Comme dans une majorité de pays, Noël est célébré ici en grande pompe. Dans les coins stratégiques de Kinshasa, de faux sapins enguirlandés illuminent (quand il y a de l’électricité) les artères avoisinantes. Des bonhommes de neiges gonflables surplombent quelques toits et toutes les caissières arborent de petits bonnets rouges, ornés d’un pompon blanc. Une ambiance de fête apparente qui ne fait que ressortir de nombreuses frustrations. Comme partout, Noël coûte. Et l’argent ici est rare, très rare. La pression augmente donc sur tout un chacun et il faut réussir à trouver le plus d’argent possible. Les contrôles de police se multiplient pour n’importe quelle raison (un clignotant possiblement oublié, un essuie-glace qui ne marche pas alors qu’il ne pleut pas, un siège trop reculé…). Chacun souhaite une quarantaine de fois de « bonnes fêtes » dès que l’occasion se présente, pour bien faire sentir « qu’un petit rien » est attendu et tout autre stratagème qui, finalement, pousse à rester chez soi pour ne pas être continuellement sous cette pression. Mais le pire étant que les rues sont, d’après les Congolais, plus vides d’années en années, l’argent devenant de plus en plus sélectif quant à ceux qui ont le droit de le toucher. Une population qui s’appauvrit, des biens qui coûtent de plus en plus cher, une équation que nous ne connaissons que trop bien mais qui, ici, paraît être trop docilement acceptée par la population. Comme si la résignation était un impératif pour vivre dans cet environnement.

 

Kinshasa est une ville de plus de 12 millions d’habitants, or je ne saurais réellement dire si j’habite à Kinshasa. Celle-ci se divise en de multiples quartiers et celui dans lequel la majorité des expatriés, ainsi que la classe politique, évoluent est le quartier de la « Gombe ». En dehors de celui-ci, on ne sait pas grand chose, si ce n’est que les routes ne sont pas asphaltées, que l’électricité n’est présente qu’au travers de quelques groupes électrogènes chinois, que les gens sont massés les uns sur les autres, qu’il faut des heures pour sortir de ces quartiers. Des labyrinthes de terre, des maisons faites de bric et de broc, des enfants à moitié nu courant dans tous les sens et des petits métiers permettant de gagner quelques francs. Il y a ceux qui rechargent les batteries des téléphones portables, les sempiternels cireurs de chaussures, les vendeurs de paquets de mouchoirs ou ceux qui, au feu rouge, proposent des produits chinois et l’on se demande comment quelqu’un a eu l’idée de designer et fabriquer ce type de bien.
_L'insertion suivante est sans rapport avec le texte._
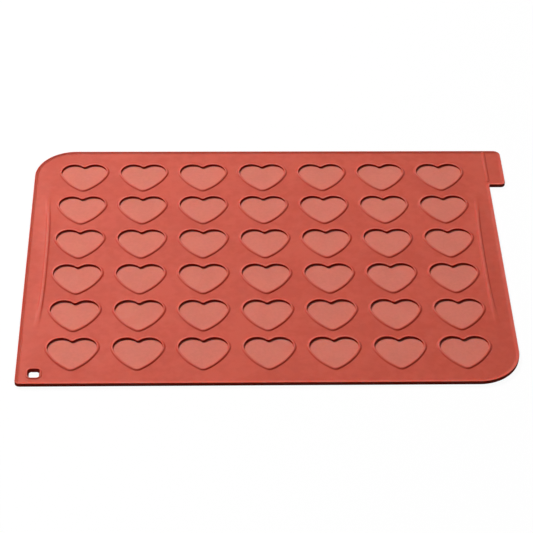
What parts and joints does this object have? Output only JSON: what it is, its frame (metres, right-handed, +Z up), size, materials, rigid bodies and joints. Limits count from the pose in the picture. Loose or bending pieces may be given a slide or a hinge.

Quant à la qualité, évidemment, quand on pose la question, la réponse est toujours presque parfaite : « aucun problème, ça tiendra au moins jusqu’à demain et, au pire, c’est garanti, on le renvoie en Chine pour réparation… ».

 

Bonnes fêtes et, dans les prochains jours, de nombreuses photos des pères Noël congolais vont être ajoutées.